● **TASK BRIEF**
Scan the lines below for the string "update" and copy every one that has it.

[START]

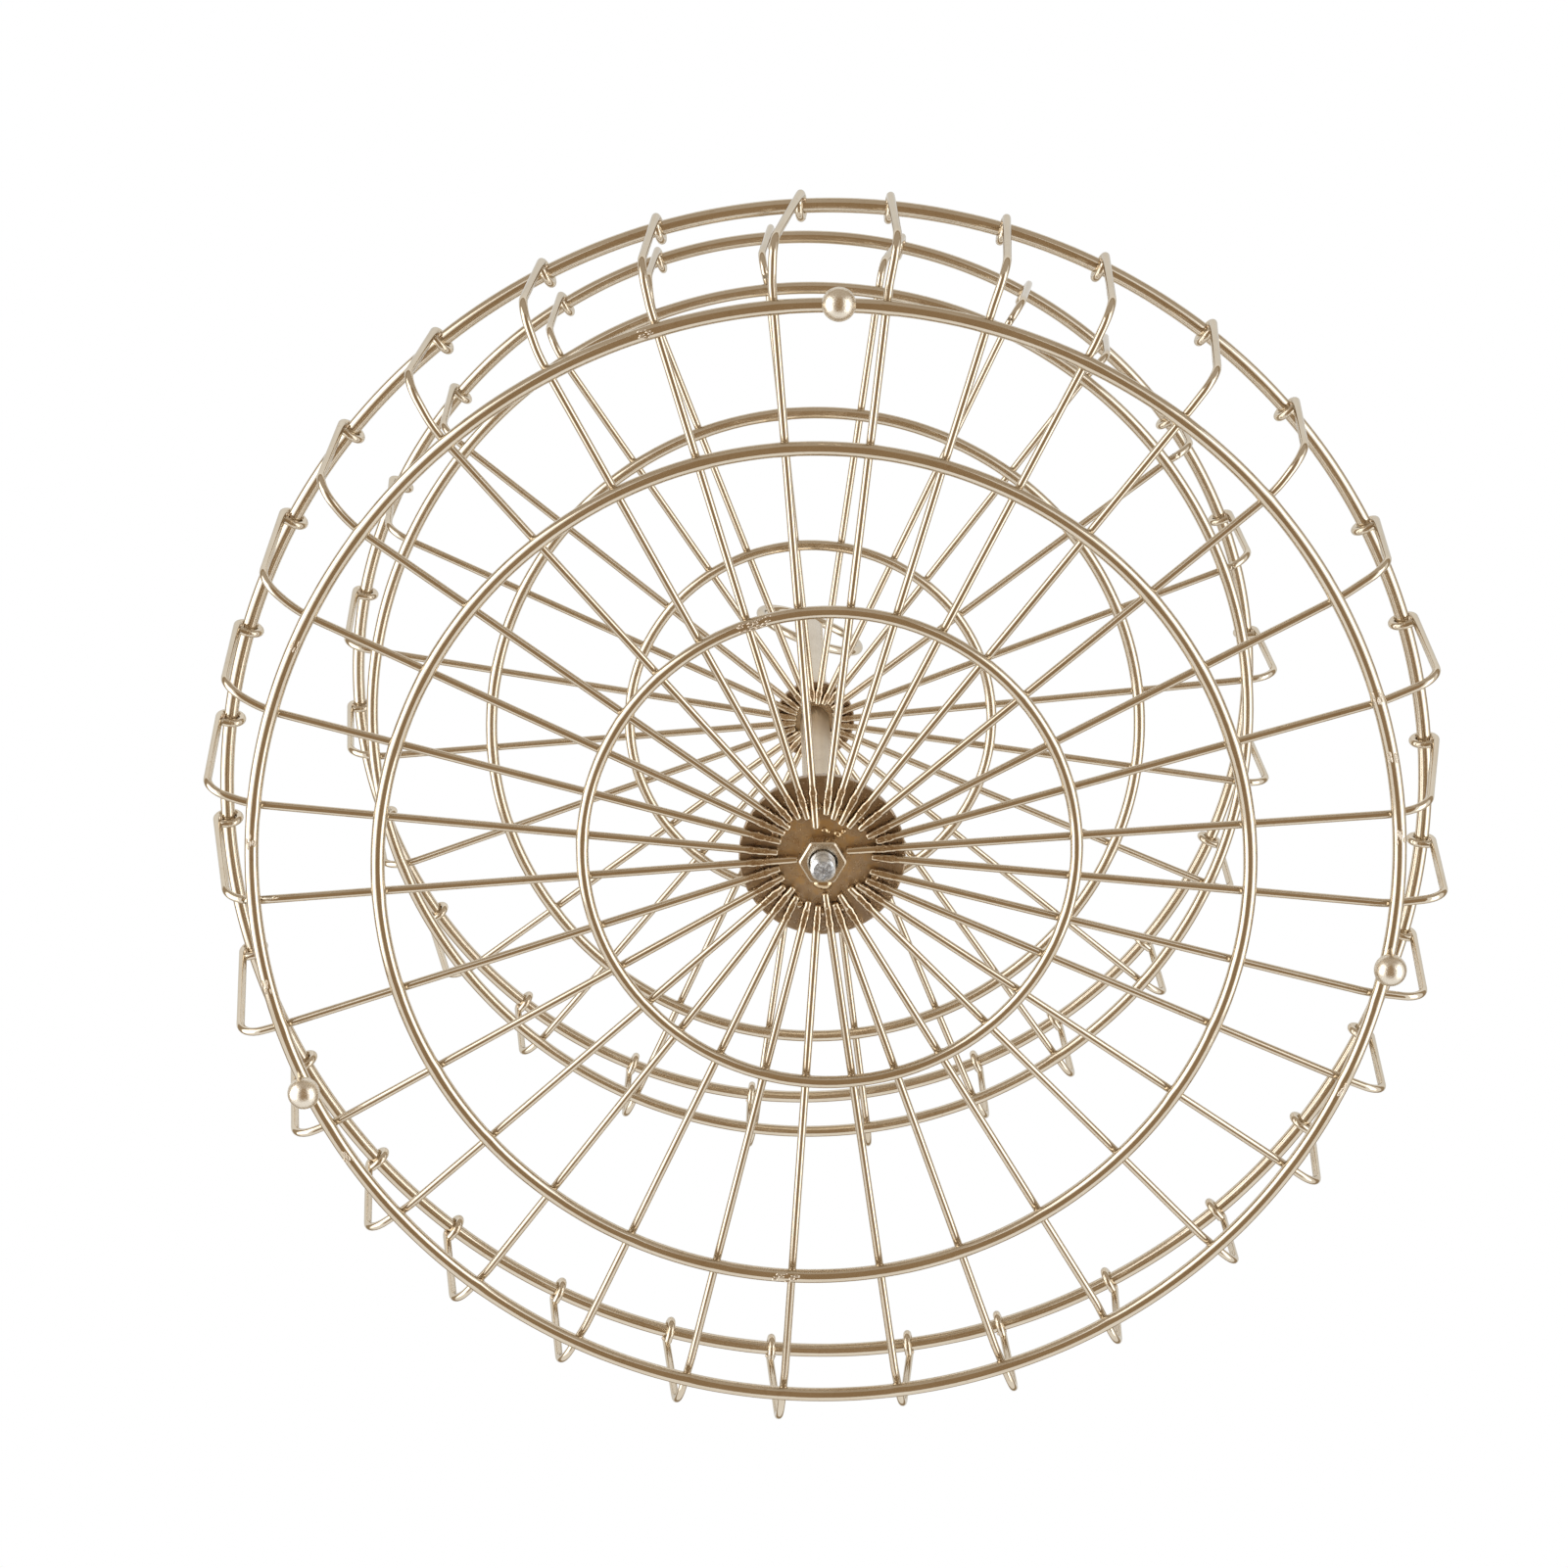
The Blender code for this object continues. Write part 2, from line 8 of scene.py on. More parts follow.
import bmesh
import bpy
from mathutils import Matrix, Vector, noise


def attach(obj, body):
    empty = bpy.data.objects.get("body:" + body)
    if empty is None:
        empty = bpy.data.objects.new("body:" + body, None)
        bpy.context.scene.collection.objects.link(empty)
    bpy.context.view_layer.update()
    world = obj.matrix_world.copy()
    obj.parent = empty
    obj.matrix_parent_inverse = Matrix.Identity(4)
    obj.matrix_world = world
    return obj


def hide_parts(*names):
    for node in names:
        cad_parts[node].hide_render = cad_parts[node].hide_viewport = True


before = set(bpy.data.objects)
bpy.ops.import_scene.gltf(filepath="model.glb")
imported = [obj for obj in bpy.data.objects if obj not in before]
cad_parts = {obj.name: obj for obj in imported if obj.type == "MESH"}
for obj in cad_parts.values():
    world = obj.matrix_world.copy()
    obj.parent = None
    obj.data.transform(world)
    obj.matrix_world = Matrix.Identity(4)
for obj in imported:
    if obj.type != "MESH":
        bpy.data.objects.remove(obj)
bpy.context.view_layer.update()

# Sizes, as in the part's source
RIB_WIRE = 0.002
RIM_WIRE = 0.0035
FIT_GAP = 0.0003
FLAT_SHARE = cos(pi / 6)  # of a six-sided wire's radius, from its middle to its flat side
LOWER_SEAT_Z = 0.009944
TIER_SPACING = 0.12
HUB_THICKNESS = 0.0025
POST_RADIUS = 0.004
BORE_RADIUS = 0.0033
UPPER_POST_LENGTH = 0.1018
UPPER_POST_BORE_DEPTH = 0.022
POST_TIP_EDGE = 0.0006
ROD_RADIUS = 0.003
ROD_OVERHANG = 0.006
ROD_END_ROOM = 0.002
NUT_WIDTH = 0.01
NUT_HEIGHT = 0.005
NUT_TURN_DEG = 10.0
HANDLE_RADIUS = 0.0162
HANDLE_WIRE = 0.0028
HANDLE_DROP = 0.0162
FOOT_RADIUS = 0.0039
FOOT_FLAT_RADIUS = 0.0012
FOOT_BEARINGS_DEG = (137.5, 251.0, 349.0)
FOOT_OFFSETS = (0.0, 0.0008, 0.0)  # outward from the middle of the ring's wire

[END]

● **EXERCISE RESULT**
    bpy.context.view_layer.update()
bpy.context.view_layer.update()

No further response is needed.